THE SUPER TOOK Reacher and Pauling down to his own apartment, which was a squared-away semi-basement space in the back of the building. He opened a file cabinet and took out the current lease papers for apartment five. They had been signed exactly a week previously by a guy calling himself Leroy Clarkson. Which as expected was a blatantly phony name. Clarkson and Leroy were the first two streets coming off the West Side Highway north of Houston, just a few blocks away. At the far end of Clarkson was a topless bar. At the far end of Leroy was a car wash. In between was a tiny aluminum coach diner that Reacher had once eaten in.

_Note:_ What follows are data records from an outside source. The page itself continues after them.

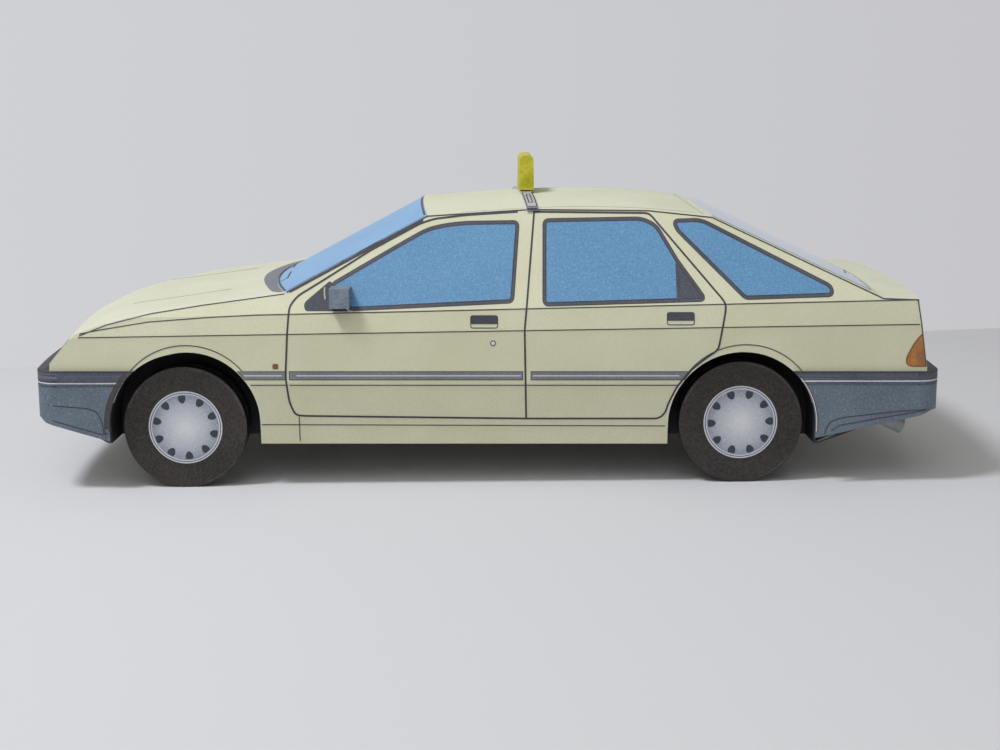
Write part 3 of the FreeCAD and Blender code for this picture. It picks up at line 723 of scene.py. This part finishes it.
# Windscreen: dark lines along its edges, and two printed wipers.
SCREEN_TOP, SCREEN_BOW, SCREEN_HALF = 35.37, 0.86, 13.4  # where the screen meets the roof
across_top = [13.0 - k for k in range(27)]
top_line = [(SCREEN_TOP - SCREEN_BOW * (y / SCREEN_HALF) ** 2, y) for y in across_top]
drawn("screen_side_lines", [stroke([(49.2, s * 17.85), (34.6, s * 13.55)], 0.34) for s in (1, -1)], line_ink,
      0.022, "windscreen")
drawn("screen_base_line", [stroke([(cowl_edge(y) - 0.22, y) for y in across_cowl], 0.22)], frame_ink, 0.018,
      "windscreen")
drawn("screen_top_line", [stroke(top_line, 0.22)], frame_ink, 0.02, "windscreen")
wipers = [[(50.4, 5.6), (50.2, 10.3)], [(50.3, 9.9), (51.0, 10.0)], [(50.9, -4.6), (50.7, 1.2)],
          [(50.8, -4.0), (51.5, -4.1)]]
drawn("screen_wipers", [stroke(line, 0.2) for line in wipers], line_ink, 0.026, "windscreen")

# Rear window: the blue runs up to the roof and close to the side sheets, and ends short of the boot.
rear_pane = [(4.4, 0.0), (3.9, 8.0), (2.75, 13.35), (-13.6, 16.9), (-14.15, 16.5), (-14.75, 8.0),
             (-15.0, 0.0)]
rear_outline = rear_pane + [(x, -y) for x, y in rear_pane[1:-1][::-1]]
ROOF_CREASE = ((3.0, 0), (1, 0))  # where the rear window folds down from the roof
drawn("rear_window_glass", [[rear_outline]], pane_ink, 0.016, ("rear_window", "roof"), folds=(ROOF_CREASE,))
drawn("rear_window_rim",
      [stroke(mirrored([(2.9, 13.4), (-13.6, 16.95), (-14.2, 16.5), (-14.8, 8.0), (-15.05, 0.0)]), 0.14)],
      frame_ink, 0.022, ("rear_window", "roof"))
drawn("rear_wiper", [stroke([(-14.6, 0.6), (-13.1, 8.4)], 0.18)], line_ink, 0.026, "rear_window")

# ---- Nose and tail print
grille = rounded([(-8.6, 13.0), (8.6, 13.0), (8.6, 15.9), (-8.6, 15.9)], 0.5)
nose_band = rounded([(-19.3, 12.75), (19.3, 12.75), (19.15, 13.9), (18.5, 16.0), (-18.5, 16.0),
                     (-19.15, 13.9)], 0.2)
drawn("nose_band", [[nose_band]], bumper_ink, 0.016, "nose_panel")
drawn("grille_print", [[grille]], bumper_dark_ink, 0.022, "nose_panel")
drawn("grille_slats", [stroke([(-8.2, h), (8.2, h)], 0.12) for h in (13.5, 14.1, 14.7, 15.3)], frame_ink,
      0.028, "nose_panel")
for name, s in (("left", 1), ("right", -1)):
    lamp = rounded([(s * 9.4, 13.0), (s * 19.1, 13.2), (s * 18.75, 15.8), (s * 9.4, 15.9)], 0.4)
    drawn(name + "_headlamp", [[lamp]], pale_ink, 0.022, "nose_panel")
    drawn(name + "_headlamp_rim", [stroke(lamp, 0.14, True)], line_ink, 0.028, "nose_panel")
    drawn(name + "_headlamp_ribs",
          [stroke([(s * y, 13.4), (s * y, 15.6)], 0.08) for y in (11, 12.6, 14.2, 15.8)], frame_ink, 0.026,
          "nose_panel")
    tail = rounded([(s * 12.4, 13.2), (s * 19.2, 13.2), (s * 18.9, 16.4), (s * 12.4, 16.4)], 0.4)
    drawn(name + "_tail_lamp", [[tail]], red_ink, 0.018, "tail_panel")
    drawn(name + "_tail_indicator",
          [[rounded([(s * 16.6, 13.35), (s * 19.0, 13.35), (s * 18.8, 16.2), (s * 16.6, 16.2)], 0.2)]],
          lamp_ink, 0.024, "tail_panel")
    drawn(name + "_tail_lamp_rim", [stroke(tail, 0.14, True)], lamp_rim_ink, 0.028, "tail_panel")
plate = rounded([(-4.4, 13.3), (4.4, 13.3), (4.4, 15.4), (-4.4, 15.4)], 0.25)
drawn("rear_plate", [[plate]], pale_ink, 0.022, "tail_panel")
drawn("rear_plate_rim", [stroke(plate, 0.14, True)], line_ink, 0.028, "tail_panel")
drawn("hatch_lines", [stroke([(-18.6, 17.1), (18.6, 17.1)], 0.16),
                      stroke([(-11.6, 16.9), (-11.6, 13.0)], 0.14),
                      stroke([(11.6, 16.9), (11.6, 13.0)], 0.14)], line_ink, 0.026, "tail_panel")
drawn("hatch_lock", [stroke(circle(0, 16.2, 0.3), 0.1, True)], line_ink, 0.026, "tail_panel")

# ---- Roof strap and sign
STRAP_AT, STRAP_TURN = 23.5, radians(3.3)  # its middle from the rear axle, and how far it is askew


def on_strap(along, across):
    """A point on the strap, that far from its middle to the left and that far forwards of its middle line."""
    return (STRAP_AT + across * cos(STRAP_TURN) - along * sin(STRAP_TURN),
            along * cos(STRAP_TURN) + across * sin(STRAP_TURN))


def strap_lines(lines, width):
    """Pen lines on the strap's left half, each with its twin on the right half."""
    return [stroke([on_strap(s * a, t) for a, t in line], width) for line in lines for s in (1, -1)]


STRAP_EDGE = 0.55  # mm from the strap's middle line to its edge lines
drawn("strap_edges", strap_lines([[(5.6, t), (13.6, t)] for t in (STRAP_EDGE, -STRAP_EDGE)], 0.12),
      line_ink, 0.02, "roof_bar")
slot_half = arc(11.6, 0, 0.2, -90, 90, 6) + arc(7.2, 0, 0.2, 90, 270, 6)
drawn("strap_slots", [stroke([on_strap(s * a, t) for a, t in slot_half], 0.13, True) for s in (1, -1)],
      line_ink, 0.02, "roof_bar")
drawn("strap_ticks", strap_lines([[(5.0, t), (5.5, t)] for t in (-0.35, 0.0, 0.35)], THIN),
      line_ink, 0.02, "roof_bar", step=0)
drawn("strap_ends", strap_lines([[(13.55, 0.58), (13.55, -0.58)]], 0.34), frame_ink, 0.022, "roof_bar",
      step=0)

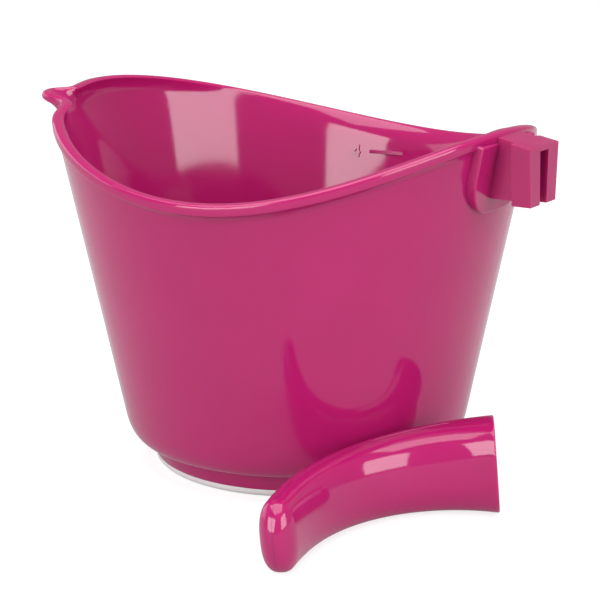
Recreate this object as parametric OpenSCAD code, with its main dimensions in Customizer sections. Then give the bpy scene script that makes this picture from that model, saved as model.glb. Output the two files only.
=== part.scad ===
// Hair colour bowl: a tapered mixing bowl with a wavy rim and a small spout, a
// non-slip ring under its foot, and a hollow curved handle that slides up onto
// a T rail on the bowl's side. The handle is drawn off the bowl, lying on its
// side on the table in front of it.
//
// +Z is up, +X points from the bowl's axis to the T rail, and the origin is on
// the axis at table height. Angles round the bowl are counted from +X.

/* [Bowl] */
// Outer radius of the lip
rim_r = 65; // [62:0.5:68]
// Radius the outer wall would have at table height
wall_foot_r = 44.8; // [43:0.1:46]
// Lean of the wall from upright, in degrees
wall_lean = 11.64; // [10.5:0.1:12.5]
// Thickness of the wall
wall_t = 2; // [1.6:0.1:2.4]
// Height of the inside floor
floor_z = 7.5; // [7:0.5:9]
// Radius between the inside floor and the wall
floor_fillet = 9; // [6:0.5:12]

/* [Rim] */
// Mean height of the rim
rim_mean_z = 91.3; // [88:0.1:94]
// Rise of the spout side over the rail side
rim_tip = 3.36; // [2:0.1:4]
// Height of the wave that lifts the rail and spout ends and drops both sides
rim_wave = 7.74; // [6:0.1:8.5]
// Extra lift that sharpens the two ends
rim_peak = 1.11; // [0:0.1:1.5]
// Height of the lip's upright outer face and its rolled top together
lip_h = 3; // [2.6:0.1:3.4]
// Height of the hollow under the lip
cove_h = 2.6; // [2:0.1:3]

/* [Spout] */
// Angle of the spout round the bowl from the rail
spout_angle = 205; // [200:1:210]
// How far the spout stands out past the rim
spout_reach = 5.2; // [4:0.1:6]
// Half the angle that the spout takes up
spout_half_angle = 3.9; // [3.6:0.1:4.6]
// How far the rim pinches in on the spout's near side
spout_pinch = 1.9; // [0:0.1:2]

/* [Rail] */
// Distance from the bowl's axis to the rail's outer face
rail_x = 74.8; // [74:0.1:76]
// Length of the rail's head, outward
rail_head = 5.3; // [5:0.1:6]
// Width of the rail's head at its top
rail_w_top = 15.7; // [15:0.1:17]
// Width of the rail's head at its bottom
rail_w_bottom = 13.7; // [13:0.1:14.5]
// Height of the rail's bottom over the table
rail_bottom_z = 78.6; // [78:0.1:80]
// Height of the rail's top at its outer face
rail_top_z = 93.9; // [93:0.1:95]
// Width of the slot at its top
slot_w_top = 4.55; // [4:0.05:5]
// Width of the slot at its bottom
slot_w_bottom = 3.6; // [3:0.1:4]

/* [Handle] */
// Length of the handle along its centre line
handle_l = 83.5; // [78:0.5:90]
// Bend radius at the bowl end, where the bend is tightest
bend_r = 39.3; // [37:0.1:42]
// Width across the open end
end_w = 24.8; // [24:0.1:26]
// Width near the nose
nose_w = 17.9; // [17:0.1:19]
// Thickness at the open end
end_d = 18.5; // [18:0.1:19.5]
// Thickness near the nose
nose_d = 8.9; // [8.5:0.1:11]
// Thickness of the handle's shells
shell_t = 2; // [1.6:0.1:2.2]

/* [Handle on the table] */
// Place of the open end's centre, out from the axis
rest_x = 69.4; // [68:0.5:80]
// Place of the open end's centre, sideways
rest_y = -11.6; // [-20:0.5:-11]
// Turn of the handle about the vertical, in degrees
rest_turn = 198.1; // [190:1:205]

/* [Hidden] */
magenta = "#C8377F";
eps = 0.01;

// Foot and ring
belly_z = 7.05;
belly_rise = 7;
belly_run = 3.6;
foot_r = 39.7;
foot_bottom_z = 2.05;
floor_under_z = 5.2;
floor_disc_r = 33;
groove_r1 = 35.2;
groove_r2 = 37.4;
groove_depth = 1.9;
ring_inner_r = 33.6;
ring_bottom_r = 38.3;
ring_clear = 0.06;
foot_round = 0.6;
foot_draft = 0.2;

// Wall and rim
wall_slope = tan(wall_lean);
wall_across = wall_t / cos(wall_lean);
crest_in = 1.8;
crest_r = rim_r - crest_in;
lip_edge = 0.45;
lip_round = 1.1;
lip_draft = 0.1;
crest_w = 1.3;
crest_fall = 0.7;
throat_depth = 9;
flare_depth = 3;
cove_fill = 0.25;
cove_tuck = 0.2;
wave_turn = 2.65;
peak_turn = -10;
low_side_turn = 190;

// Spout
spout_zone = 26;
waist_turn = 8.5;
waist_spread = 5;
far_pinch_share = 0.2;
spout_lift = 0.4;
lip_thinning = 1.1;

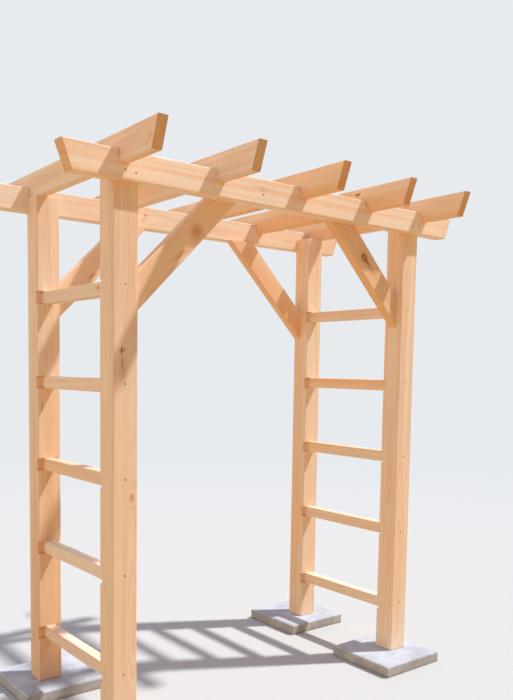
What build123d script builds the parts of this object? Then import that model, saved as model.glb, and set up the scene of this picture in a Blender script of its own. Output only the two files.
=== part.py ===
from build123d import *
from math import cos, radians, tan
import os

# Wooden garden arch: two ladder sides, notched beams and rafters, standing on four pavers.
# Millimetres, +X along the beams, +Y through the arch, +Z up, ground at Z = 0.

# Posts, square in section, spacing measured centre to centre
post_size = 100
post_spacing_x = 1520
post_spacing_y = 656
post_foot_chamfer = 3

# Concrete pavers under the posts, each laid a little off its post's centre
paver_width = 360
paver_thickness = 50
paver_edge_chamfer = 5
paver_shift = {
    "front_left": (10, -10),
    "front_right": (-45, -10),
    "back_left": (25, 15),
    "back_right": (-15, 30),
}

# Beams along X, let into the outer faces of the posts, the front one deeper than the back one
beam_bottom = 2060
beam_height = 100
beam_thickness = 60
front_beam_let_in = 28
back_beam_let_in = 12
beam_overhang = 204

# Rafters along Y, cross-lapped over the beams, with both ends as far out as the overhang past
# the front beam takes them. The insets run from the beam ends to the outer rafters, and the
# drift is how far each rafter lies off an even spacing between those two.
rafter_height = 103
rafter_thickness = 40
rafter_overlap = 44
rafter_overhang = 248
left_rafter_inset = 232
right_rafter_inset = 206
rafter_drift = (0, 13.5, 38, 30.5, 0)

# Rungs of the ladder sides, housed across the facing sides of the posts. The drop runs from the
# beams down to the last rung, and the drift is how far each rung lies off an even spacing.
rung_height = 52
rung_width = 45
first_rung_top = 291
last_rung_drop = 335
rung_drift = (0, 14.5, 15, 5.5, 0)
housing_depth = 15

# Knee braces between the posts and the beams. The front ones lie against the inner face of
# their beam, and the back ones are flush with the posts' outer faces and stop under their beam.
# Each drop runs from the beams down to the foot of one brace on its post.
brace_width = 100
brace_thickness = 45
brace_angle = 45
brace_drop = {
    "front_left": 456,
    "front_right": 438,
    "back_left": 459,
    "back_right": 478,
}

# Finish of the timber. Each notch in a beam is wider than its rafter by the lap clearance on
# both sides, and the other joints are tight.
end_cut_angle = 21
arris_radius = 4
lap_clearance = 1.5
joint_clearance = 0.3

# Levels and faces that follow from the sizes above
post_x = post_spacing_x / 2
post_y = post_spacing_y / 2
post_outer_y = post_y + post_size / 2
post_inner_y = post_y - post_size / 2
beam_top = beam_bottom + beam_height
beam_let_in = {"front": front_beam_let_in, "back": back_beam_let_in}
beam_inner_y = {row: post_outer_y - depth for row, depth in beam_let_in.items()}
beam_middle_y = {row: inner_y + beam_thickness / 2 for row, inner_y in beam_inner_y.items()}
rafter_bottom = beam_top - rafter_overlap
rafter_top = rafter_bottom + rafter_height
lap_level = beam_top - rafter_overlap / 2
beam_end_x = post_x + post_size / 2 + beam_overhang
rafter_end_y = beam_inner_y["front"] + beam_thickness + rafter_overhang
brace_foot = {corner: beam_bottom - drop for corner, drop in brace_drop.items()}
brace_top = {"front": rafter_bottom, "back": beam_bottom}
brace_outer_y = {"front": beam_inner_y["front"], "back": post_outer_y}
end_cut_slope = tan(radians(end_cut_angle))

rafter_pitch = (2 * beam_end_x - left_rafter_inset - right_rafter_inset) / (len(rafter_drift) - 1)
rafter_positions = [
    left_rafter_inset - beam_end_x + rafter_pitch * step + drift
    for step, drift in enumerate(rafter_drift)
]
rung_pitch = (beam_bottom - last_rung_drop - first_rung_top) / (len(rung_drift) - 1)
rung_tops = [first_rung_top + rung_pitch * step + drift for step, drift in enumerate(rung_drift)]

rows = {"front": -1, "back": 1}
columns = {"left": -1, "right": 1}


def save(piece, name):
    piece.part.label = name
    export_step(piece.part, f"parts/{name}.step")


def make_paver(name, side_x, side_y):
    shift_x, shift_y = paver_shift[name]
    with BuildPart() as paver:
        with BuildSketch(Plane.XY):
            with Locations((side_x * post_x + shift_x, side_y * post_y + shift_y)):
                Rectangle(paver_width, paver_width)
        extrude(amount=paver_thickness)
        chamfer(paver.faces().sort_by(Axis.Z)[-1].edges(), paver_edge_chamfer)
    save(paver, f"{name}_paver")


def make_post(name, side_x, side_y, let_in):
    with BuildPart() as post:
        with BuildSketch(Plane.XY.offset(paver_thickness)):
            with Locations((side_x * post_x, side_y * post_y)):
                RectangleRounded(post_size, post_size, arris_radius)
        extrude(amount=rafter_bottom - paver_thickness)
        chamfer(post.faces().sort_by(Axis.Z)[0].edges(), post_foot_chamfer)

        # Shoulder in the outer face that carries the beam
        with BuildSketch(Plane.XY.offset(beam_bottom)):
            with Locations((side_x * post_x, side_y * (post_outer_y - let_in / 2))):
                Rectangle(post_size, let_in)
        extrude(amount=rafter_bottom - beam_bottom, mode=Mode.SUBTRACT)

        # Housings for the rungs, cut right across the inner face
        for rung_top in rung_tops:
            with BuildSketch(Plane.XY.offset(rung_top - rung_height - joint_clearance)):
                with Locations((side_x * post_x, side_y * (post_inner_y + housing_depth / 2))):
                    Rectangle(post_size, housing_depth)
            extrude(amount=rung_height + 2 * joint_clearance, mode=Mode.SUBTRACT)
    save(post, f"{name}_post")


def make_beam(name, middle_y):
    with BuildPart() as beam:
        with BuildSketch(Plane.XZ.offset(-middle_y)):
            with BuildLine():
                foot_x = beam_end_x - beam_height * end_cut_slope
                Polyline(
                    (-foot_x, beam_bottom),
                    (foot_x, beam_bottom),
                    (beam_end_x, beam_top),
                    (-beam_end_x, beam_top),
                    close=True,
                )
            make_face()
        extrude(amount=beam_thickness / 2, both=True)
        fillet(beam.edges().filter_by(Axis.X), arris_radius)

        # Upper halves of the cross laps, one under each rafter
        with BuildSketch(Plane.XY.offset(lap_level)):
            with Locations(*[(x, middle_y) for x in rafter_positions]):
                Rectangle(rafter_thickness + 2 * lap_clearance, beam_thickness)
        extrude(amount=beam_top - lap_level, mode=Mode.SUBTRACT)
    save(beam, name)


def make_rafter(name, position_x):
    with BuildPart() as rafter:
        with BuildSketch(Plane.YZ.offset(position_x)):
            with BuildLine():
                foot_y = rafter_end_y - rafter_height * end_cut_slope
                Polyline(
                    (-foot_y, rafter_bottom),
                    (foot_y, rafter_bottom),
                    (rafter_end_y, rafter_top),
                    (-rafter_end_y, rafter_top),
                    close=True,
                )
            make_face()
        extrude(amount=rafter_thickness / 2, both=True)
        fillet(rafter.edges().filter_by(Axis.Y), arris_radius)

        # Lower halves of the cross laps, one over each beam
        with BuildSketch(Plane.XY.offset(rafter_bottom)):
            with Locations(*[(position_x, rows[row] * beam_middle_y[row]) for row in rows]):
                Rectangle(rafter_thickness, beam_thickness + 2 * joint_clearance)
        extrude(amount=lap_level - rafter_bottom, mode=Mode.SUBTRACT)
    save(rafter, name)


def make_rung(name, side_x, rung_top):
    rung_length = 2 * (post_inner_y + housing_depth)
    with BuildPart() as rung:
        with BuildSketch(Plane.XZ):
            with Locations((side_x * post_x, rung_top - rung_height / 2)):
                RectangleRounded(rung_width, rung_height, arris_radius)
        extrude(amount=rung_length / 2, both=True)
    save(rung, name)


def make_brace(name, side_x, middle_y, top):
    face_x = post_x - post_size / 2
    foot = brace_foot[name]
    shoulder = foot + brace_width / cos(radians(brace_angle))
    run = 1 / tan(radians(brace_angle))
    with BuildPart() as brace:
        with BuildSketch(Plane.XZ.offset(-middle_y)):
            with BuildLine():
                Polyline(
                    (side_x * face_x, foot),
                    (side_x * face_x, shoulder),
                    (side_x * (face_x - (top - shoulder) * run), top),
                    (side_x * (face_x - (top - foot) * run), top),
                    close=True,
                )
            make_face()
        extrude(amount=brace_thickness / 2, both=True)
        long_edges = brace.edges().filter_by(Axis((0, 0, 0), (-side_x * run, 0, 1)))
        fillet(long_edges, arris_radius)
    save(brace, f"{name}_brace")


os.makedirs("parts", exist_ok=True)

for row, side_y in rows.items():
    make_beam(f"{row}_beam", side_y * beam_middle_y[row])
    brace_middle_y = side_y * (brace_outer_y[row] - brace_thickness / 2)
    for column, side_x in columns.items():
        corner = f"{row}_{column}"
        make_paver(corner, side_x, side_y)
        make_post(corner, side_x, side_y, beam_let_in[row])
        make_brace(corner, side_x, brace_middle_y, brace_top[row])

for number, position in enumerate(rafter_positions, start=1):
    make_rafter(f"rafter_{number}", position)

for number, level in enumerate(rung_tops, start=1):
    for column, side_x in columns.items():
        make_rung(f"{column}_rung_{number}", side_x, level)
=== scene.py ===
from collections import namedtuple
import math
import random

import bmesh
import bpy
from mathutils import Matrix, Vector


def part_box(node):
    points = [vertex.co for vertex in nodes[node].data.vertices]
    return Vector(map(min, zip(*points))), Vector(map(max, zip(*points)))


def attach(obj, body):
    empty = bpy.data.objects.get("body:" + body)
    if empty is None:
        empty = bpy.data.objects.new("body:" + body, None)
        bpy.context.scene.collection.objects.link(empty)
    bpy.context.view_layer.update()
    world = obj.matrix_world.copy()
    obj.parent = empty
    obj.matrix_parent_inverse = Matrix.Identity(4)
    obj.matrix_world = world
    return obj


# Wooden garden arch of fresh planed softwood on four concrete pavers. Metres, +X along the
# beams, +Y through the arch, +Z up, ground at Z = 0.
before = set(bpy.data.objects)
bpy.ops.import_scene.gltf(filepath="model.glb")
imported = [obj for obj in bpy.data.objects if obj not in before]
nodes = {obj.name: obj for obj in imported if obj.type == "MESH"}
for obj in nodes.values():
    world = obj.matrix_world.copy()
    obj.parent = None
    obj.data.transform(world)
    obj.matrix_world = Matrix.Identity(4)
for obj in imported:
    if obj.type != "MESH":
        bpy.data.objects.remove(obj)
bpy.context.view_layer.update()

# Camera: place, bearing from +Y towards +X, tilt and roll in degrees, lens in millimetres
camera_place = Vector((-2.120, -2.818, 1.413))
camera_bearing = 38.5
camera_tilt = -4.76
camera_roll = 0.89
camera_lens = 39.6
camera_shift = (0.0065, 0.1194)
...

“You don’t see ID?” Pauling asked.

“Not unless they want to pay by check,” the super said. “This guy paid cash.”

The signature was illegible. The Social Security number was neatly written but was no doubt just a random sequence of nine meaningless digits.

The super gave a decent physical description, but it didn’t help much because it did nothing more than match what Reacher himself had seen on two separate occasions. Late thirties, maybe forty, white, medium height and weight, clean and trim, no facial hair. Blue jeans, blue shirt, ball cap, sneakers, all of them worn and comfortable.